4) Strengere Überwachung von Kurzzeitvermietungen:
Die Wohnungskrise in vielen Städten und touristischen Gebieten in ganz Europa hat sich durch die rasche Zunahme der kurzfristigen Ferienvermietung über Plattformen wie Airbnb und Booking noch verschärft. Die gelegentliche Vermietung von Gästezimmern hat sich zu einem regelrechten Geschäftsmodell entwickelt, das von Investoren betrieben wird. Regierungen und Städte sollten in der Lage sein, bei Bedarf Beschränkungen und sogar Verbote zu erlassen. Die Kurzzeitvermietungsverordnung wird dafür sorgen, dass die Behörden endlich die Daten erhalten, die sie zur Durchsetzung der bestehenden Vorschriften benötigen, und sie sollte zügig umgesetzt werden. Die Europäische Kommission sollte  Die Europäische Kommission sollte sich nicht einmischen, wenn lokale und nationale Regierungen verhältnismäßige Maßnahmen ergreifen, um die negativen Auswirkungen von Kurzzeitmieten auf den Zugang zu Wohnraum in ihren Gebieten einzudämmen. Privater Gewinn sollte nicht Vorrang vor der Bereitstellung langfristiger erschwinglicher Wohnungen für die Menschen haben.

5) Bekämpfung der Wohnungsspekulation:
Wohnungen sind für Menschen da, nicht für Profit. Die Studie der Grünen/EFA "My homes is an asset class" zeigt auf, wie die europäischen Wohnungsmärkte finanziert wurden und wie dieser Prozess durch die Kapitalmarktunion der EU beschleunigt wurde.
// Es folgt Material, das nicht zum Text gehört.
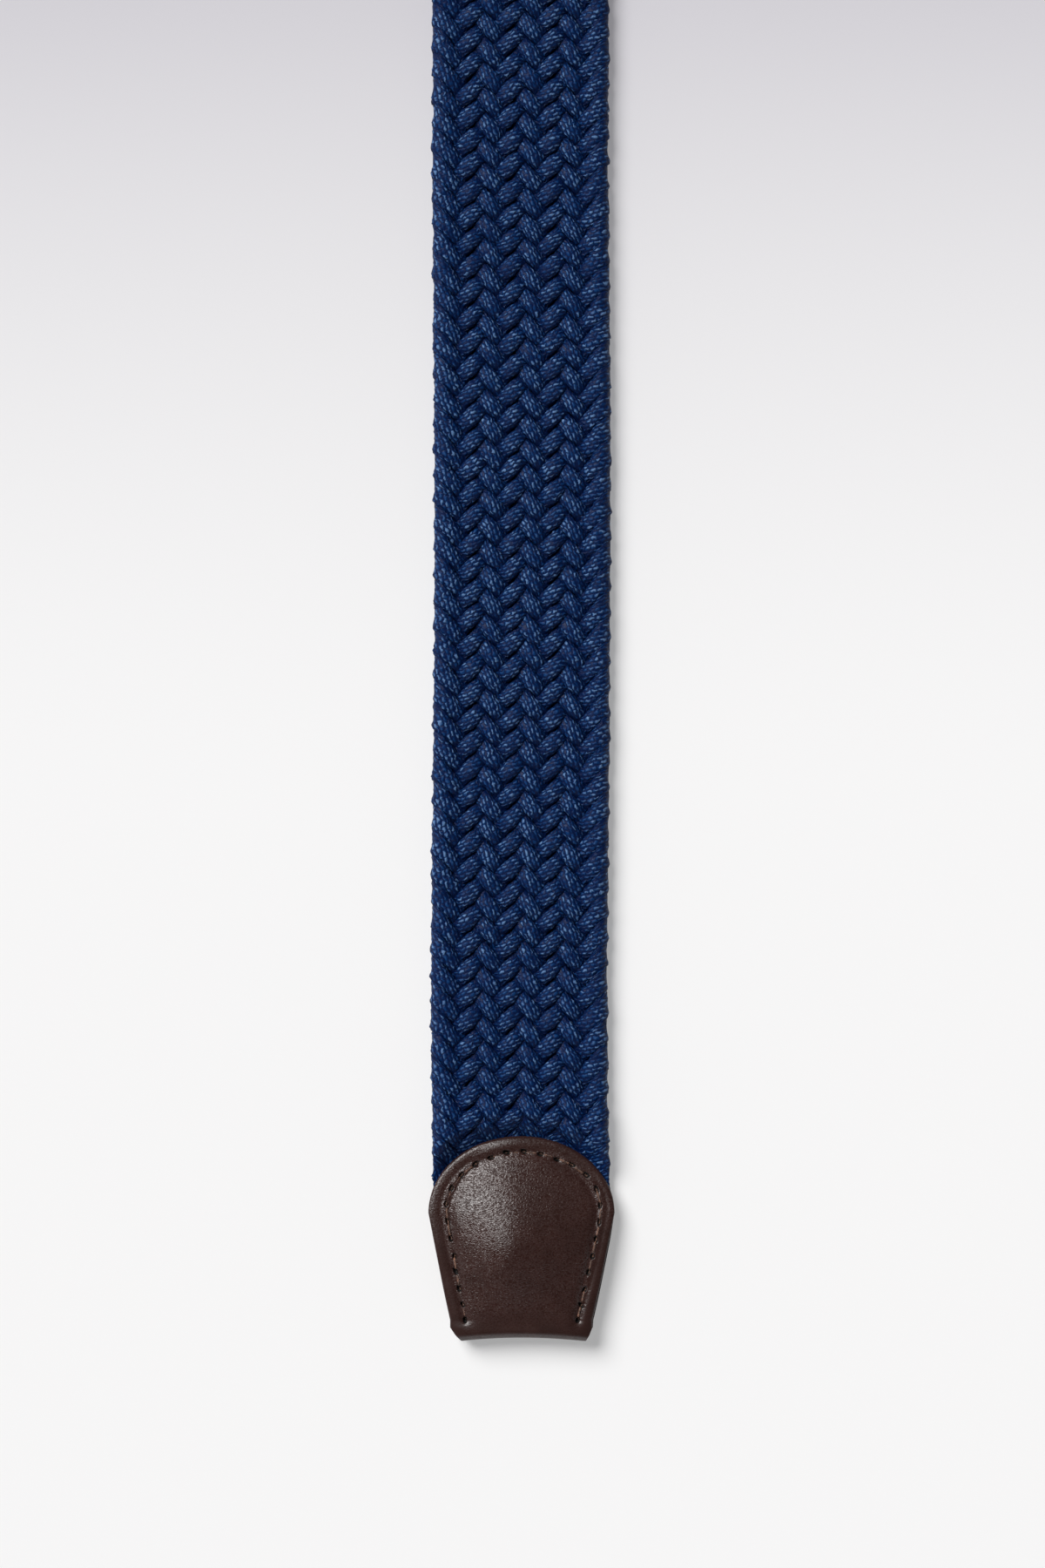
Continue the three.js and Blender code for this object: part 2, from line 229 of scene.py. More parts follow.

Zwar wird privates Geld für den Bau von mehr Wohnungen benötigt, doch müssen wir auf europäischer Ebene Maßnahmen ergreifen, um den untauglichen, spekulativen Praktiken von Investmentfonds wie Blackstone entgegenzuwirken. In erster Linie sollte ein Transparenzregister für Immobilientransaktionen und Eigentumsverhältnisse eingerichtet werden. Die nächste Kommission sollte auch den Beitrag der EU zur Finanzialisierung analysieren und einen Aktionsplan entwickeln, um die Spekulation durch europäische Rechtsvorschriften für Banken, Kapitalmärkte, staatliche Beihilfen, Haushalt, Steuern und Hypotheken zu bekämpfen.